Again, all of this is immaterial for learning how to build deep neural nets. I would say, just stick to whatever framework you can wrap your head around. I am learning that my ability to tweak numpy arrays, visualize them in pyplot, load data from csvs using Pandas and the like will take me a lot further in learning deep learning.

apaszke · on Sept 10, 2017

It's not like you have to give up a lot - the graphs are simple data structures and creating them is not the expensive part of the training. The computation has to be re-done at every step in a static framework too, and this is the part that matters.

dagw · on Sept 10, 2017

I like Andrew Ng's new Coursera deep learning course. You start by writing your own NN using just numpy and then slowly improve it over several sessions. By the time you get Tensorflow you've written several NN's from scratch and have a good understanding of how a NN works under the hood.

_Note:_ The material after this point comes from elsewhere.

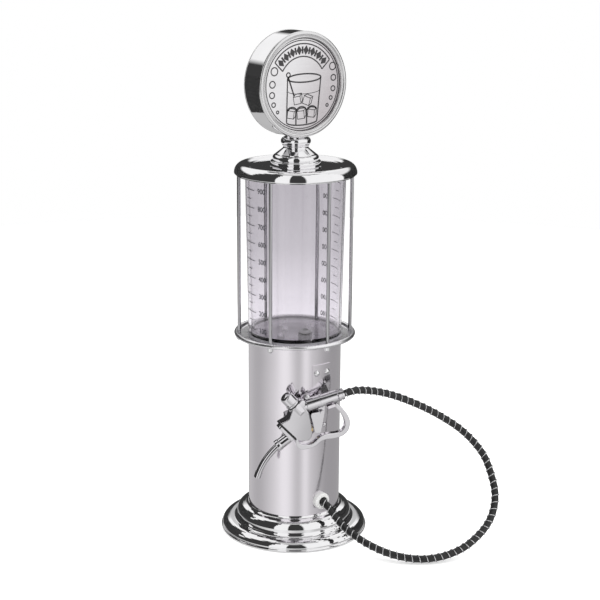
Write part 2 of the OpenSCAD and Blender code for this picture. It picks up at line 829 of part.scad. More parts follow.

averagewall · on Sept 10, 2017

Do you really though, since your decisions are still going to be fairly simple like "more hidden layers" rather than solutions to differential equations. Couldn't you become competent just from having a broad experience training many networks for diverse purposes.

namelost · on Sept 10, 2017

There's nothing wrong with that, but the mathematical background really isn't that complicated. It's just linear algebra and calculus.

sanxiyn · on Sept 10, 2017

Well, there's also nonconvex optimization, which is not exactly easy. On the other hand, "just use Adam" mostly works...

bryananderson · on Sept 10, 2017

I'm currently working in parallel through fast.ai (practical programming) and Michael Nielsen's Neural Networks and Deep Learning ebook (basic mathematics behind NNs). I find that they complement each other well.

The Nielsen ebook: http://neuralnetworksanddeeplearning.com

tosser350 · on Sept 10, 2017

You missed the entire point of fast.ai. They believe that it's better to be able to do basic, practical stuff before diving deeper. Most people will lose motivation if they have to learn an insane amount of stuff before even getting started with the cool stuff.